BY 1998 standards it was super powerful though, that's simply how it is. The only thing more powerful were the Model 3 boards which were thousands of dollars each and even then the DC had some advantages. It was a lot faster than my Pentium 2 400 and Voodoo 2 - at least in terms of graphics (the Pentium 2 would have been faster at some simulation and scripting stuff no doubt).
It's just that technology was moving at a breakneck pace and two years was a long time then.
Arguably no machine ever truly reaches it's full potential, but having such a short life and limited development support meant there was little to no time to experiment with more advanced techniques that the system allowed, and assets were being made with primitive tools by developers who were still learning how to make best use of all the extra capability they'd gotten over PS1. The amazing Shenmue 1/2 for example was a Saturn remake made without automated version control, and bug management was done manually using an excel spreadsheet. Most of the assets for Shenmue 1 and 2 were actually made before the DC launched in Japan, and the only use of bump mapping was a seemingly experimental hand made application on a coin you looked at in a menu.

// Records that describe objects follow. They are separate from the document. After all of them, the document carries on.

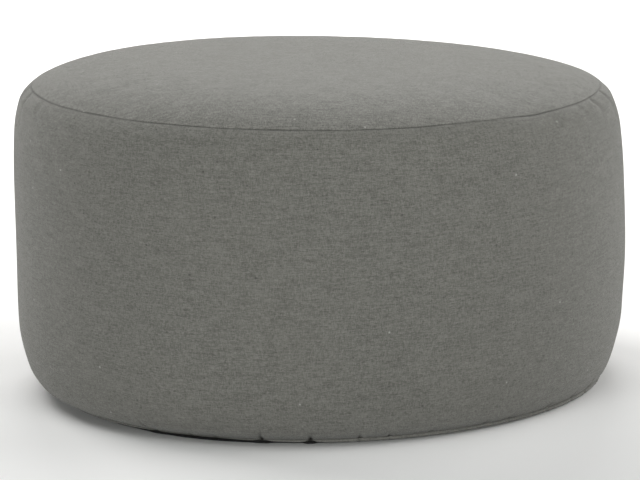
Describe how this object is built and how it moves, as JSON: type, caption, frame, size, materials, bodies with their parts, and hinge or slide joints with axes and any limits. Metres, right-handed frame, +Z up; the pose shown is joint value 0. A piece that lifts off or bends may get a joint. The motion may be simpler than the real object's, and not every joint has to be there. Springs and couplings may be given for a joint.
{
  "type": "round outdoor ottoman",
  "caption": "Round, low, filled outdoor ottoman with a crowned top panel, a tall side band drawn in at the foot, and a flat black base cloth.",
  "frame": {"origin": "on the floor, under the middle of the ottoman, on the base cloth's underside", "axes": "+Z up; the front, as the picture shows it, is at -Y, and +X is to its right"},
  "size_m": [0.7503, 0.7496, 0.4035],
  "materials": {
    "top_cloth": "matt grey-taupe melange outdoor cloth in a plain weave with fine slubs",
    "band_cloth": "the same matt grey-taupe melange outdoor cloth, its slubs running around the band",
    "base_cloth": "matt black base cloth"
  },
  "bodies": {
    "root": {"top_panel": "top_cloth", "side_band": "band_cloth", "base_panel": "base_cloth"}
  },
  "joints": []
}
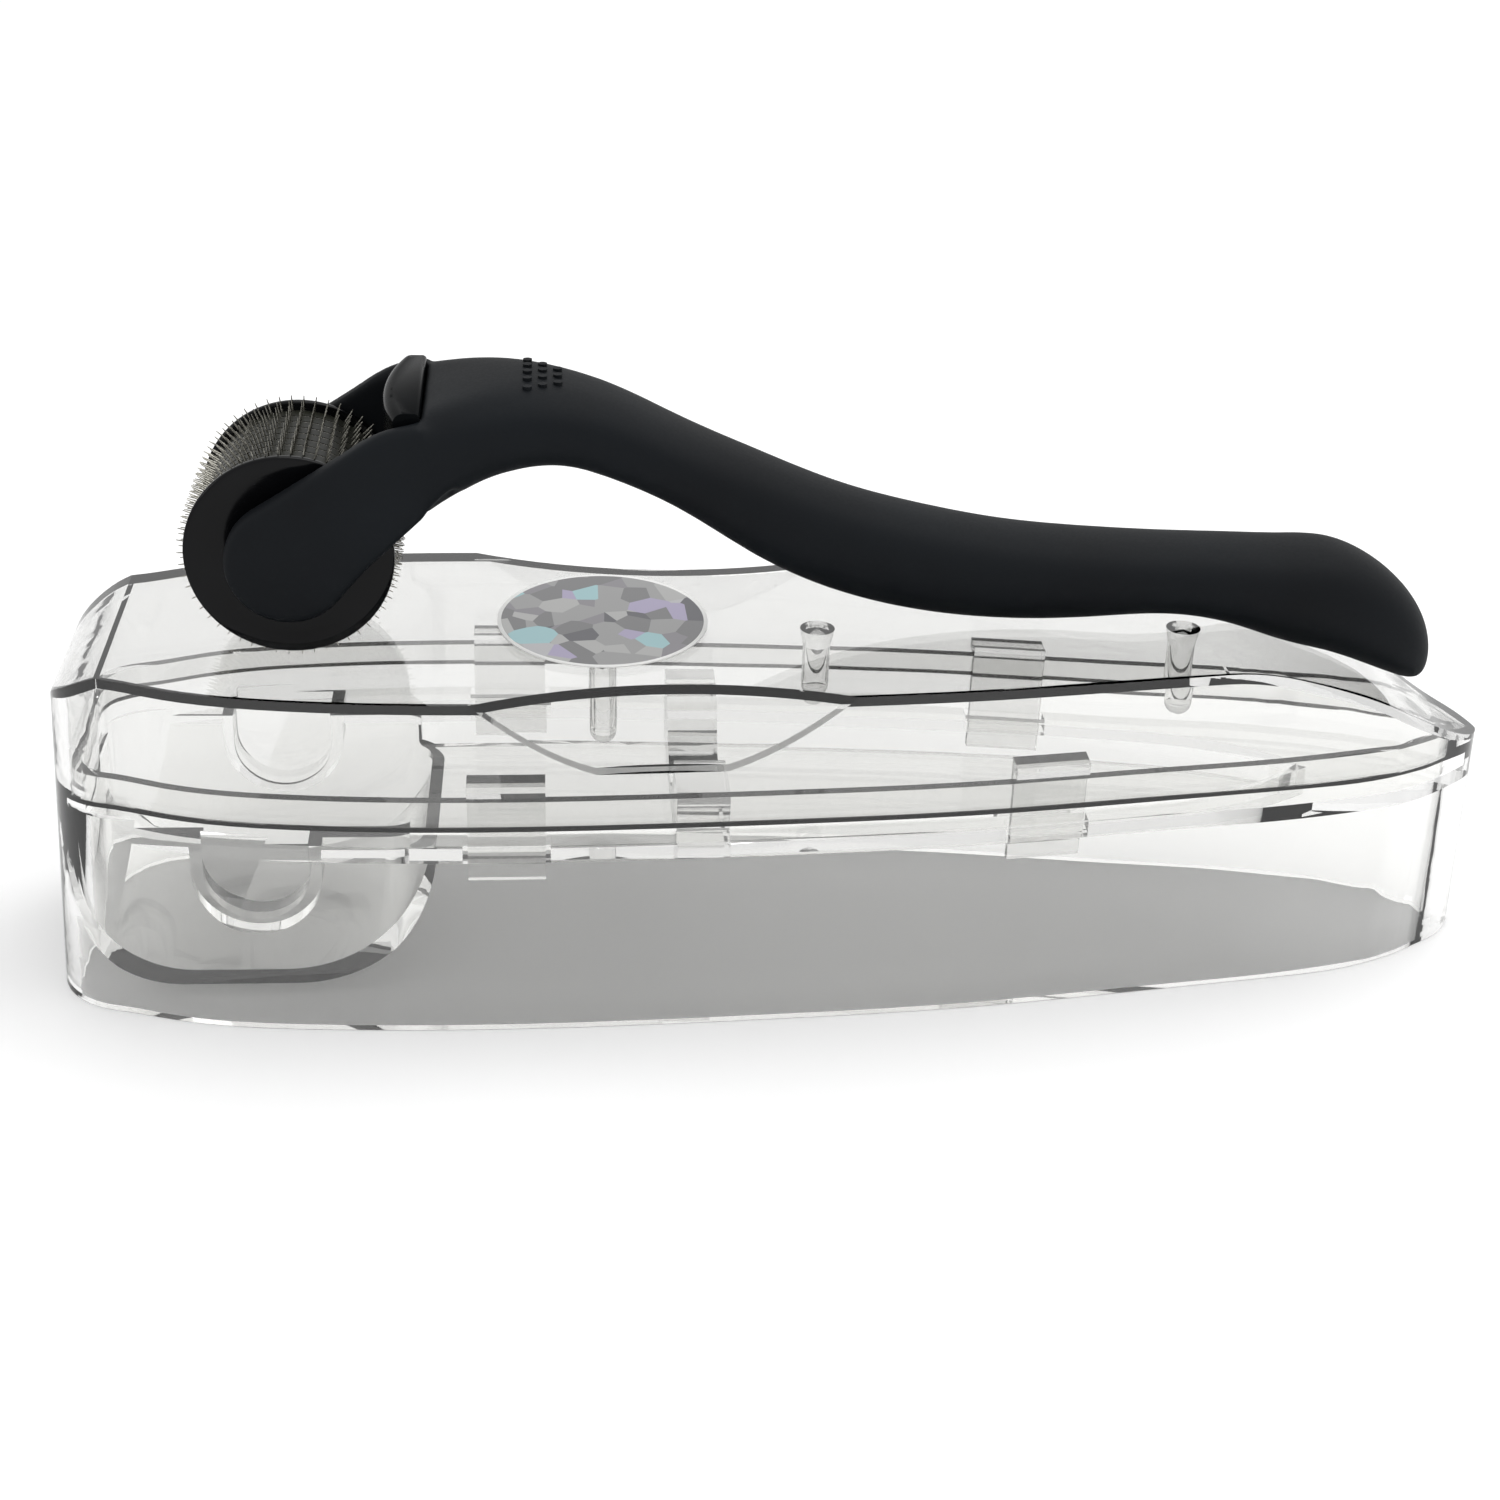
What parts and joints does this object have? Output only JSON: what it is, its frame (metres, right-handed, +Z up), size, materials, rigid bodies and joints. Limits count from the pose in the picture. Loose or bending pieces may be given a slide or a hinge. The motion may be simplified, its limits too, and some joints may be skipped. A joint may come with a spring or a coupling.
{
  "type": "derma roller",
  "caption": "Hand-held derma roller with a needle drum in a forked, curved handle, resting on its closed clear storage case.",
  "frame": {"origin": "middle of the storage case's underside", "axes": "+X along the case from the roller's head to its tail, +Y from front to back, +Z up"},
  "size_m": [0.1692, 0.0448, 0.0708],
  "materials": {
    "clear_plastic": "clear polished polystyrene",
    "holographic_foil": "silver holographic foil with small prisms",
    "soft_touch_black": "matte soft-touch",
    "gloss_black": "polished black",
    "needle_steel": "etched stainless sheet",
    "axle_steel": "turned",
    "bush_plastic": "natural acetal"
  },
  "bodies": {
    "case_base": {"case_base": "clear_plastic"},
    "case_lid": {"case_lid": "clear_plastic", "lid_sticker": "holographic_foil"},
    "roller_handle": {"handle_front_half": "soft_touch_black", "handle_back_half": "soft_touch_black", "fork_bridge": "gloss_black", "grip_dots": "soft_touch_black", "axle": "axle_steel", "front_washer": "axle_steel", "back_washer": "axle_steel"},
    "drum": {"back_bush": "bush_plastic", "back_flange": "gloss_black", "drum_core": "gloss_black", "front_bush": "bush_plastic", "front_flange": "gloss_black", "needle_disc_01": "needle_steel", "needle_disc_02": "needle_steel", "needle_disc_03": "needle_steel", "needle_disc_04": "needle_steel", "needle_disc_05": "needle_steel", "needle_disc_06": "needle_steel", "needle_disc_07": "needle_steel", "needle_disc_08": "needle_steel", "needle_disc_09": "needle_steel", "needle_disc_10": "needle_steel", "spacer_01": "gloss_black", "spacer_02": "gloss_black", "spacer_03": "gloss_black", "spacer_04": "gloss_black", "spacer_05": "gloss_black", "spacer_06": "gloss_black", "spacer_07": "gloss_black", "spacer_08": "gloss_black", "spacer_09": "gloss_black"}
  },
  "joints": [
    {"name": "lid_lift", "type": "slide", "parent": "case_base", "child": "case_lid", "axis": [0, 0, 1], "range_m": [0, 0.05]},
    {"name": "roller_lift", "type": "slide", "parent": "case_lid", "child": "roller_handle", "axis": [0, 0, 1], "range_m": [0, 0.05]},
    {"name": "drum_spin", "type": "hinge", "parent": "roller_handle", "child": "drum", "pos_m": [-0.0561, 0, 0.0527], "axis": [0, 1, 0], "continuous": true}
  ]
}
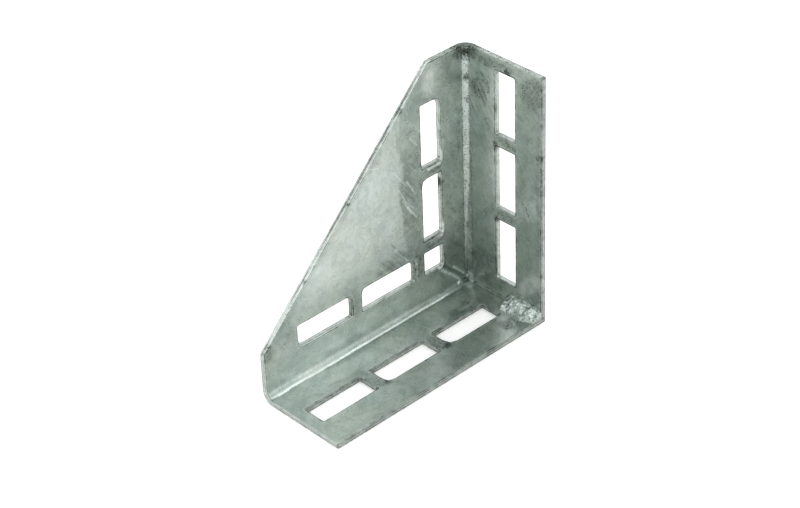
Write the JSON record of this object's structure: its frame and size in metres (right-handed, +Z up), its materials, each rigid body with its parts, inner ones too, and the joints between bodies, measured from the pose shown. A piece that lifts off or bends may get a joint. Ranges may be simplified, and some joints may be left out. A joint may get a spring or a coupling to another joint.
{
  "type": "gusset plate",
  "caption": "Right-angled gusset bracket folded from galvanised sheet: a slotted web with a sloping edge, two slotted flanges, and a fillet weld where the flanges meet.",
  "frame": {"origin": "outer corner of the plate, where the planes of the web's back, the base flange's underside and the side flange's outer face meet", "axes": "+X along the base flange, +Z up the side flange, +Y from the web's back towards the flanges' free edges"},
  "size_m": [0.15, 0.057, 0.15],
  "materials": {
    "galvanised_sheet": "hot-dip galvanised, mottled grey-green zinc with faint runs and scratches",
    "galvanised_weld": "rough weld bead under a lumpy zinc coat"
  },
  "bodies": {
    "root": {"folded_plate": "galvanised_sheet", "corner_weld": "galvanised_weld"}
  },
  "joints": []
}
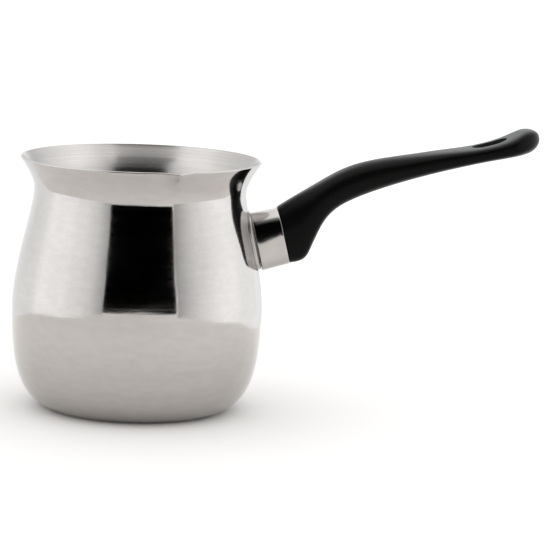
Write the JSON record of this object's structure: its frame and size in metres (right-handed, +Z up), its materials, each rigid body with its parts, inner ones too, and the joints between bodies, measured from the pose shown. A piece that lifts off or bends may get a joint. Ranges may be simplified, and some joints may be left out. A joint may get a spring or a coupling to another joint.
{
  "type": "coffee pot",
  "caption": "Cezve-style coffee pot: spun steel pot with a round belly, drawn-in neck, flared mouth with a small pouring lip, and an upswept black handle screwed on through a steel ferrule.",
  "frame": {"origin": "centre of the flat base, on the surface the pot stands on", "axes": "+Z up along the pot's turning axis; +X from the pot towards the handle; the pouring lip points to -Y and a little to +X"},
  "size_m": [0.2185, 0.1042, 0.1208],
  "materials": {
    "pot_steel": "polished stainless steel with fine turned brushing",
    "bracket_steel": "satin stainless steel",
    "ferrule_steel": "polished stainless steel",
    "fastener_steel": "plain zinc-plated steel",
    "grip_phenolic": "moulded black phenolic, satin gloss"
  },
  "bodies": {
    "root": {"pot_body": "pot_steel", "handle_bracket": "bracket_steel", "bracket_nut": "fastener_steel", "ferrule": "ferrule_steel", "handle_grip": "grip_phenolic", "handle_screw": "fastener_steel", "flat_washer": "fastener_steel", "spring_washer": "fastener_steel"}
  },
  "joints": []
}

(Side note, but there's a great Shenmue Yu Suzuki talk with Mark Cerny translating, the game being as mindblowing as it was at the time is due to an insane vision, talent and raw determination. Mark Cerny being friends with Yu Suzuki is the icing on the cake).
If PS2 had seen only limited support and died off around the end of 2002 it wouldn't be the legendary system it turned out to be. PS1 software came on loads over the years, as did PS2 software. Somehow slap bang in the middle of these Dreamcast software wouldn't? This isn't a DC vs PS2 thing, it's a development thing.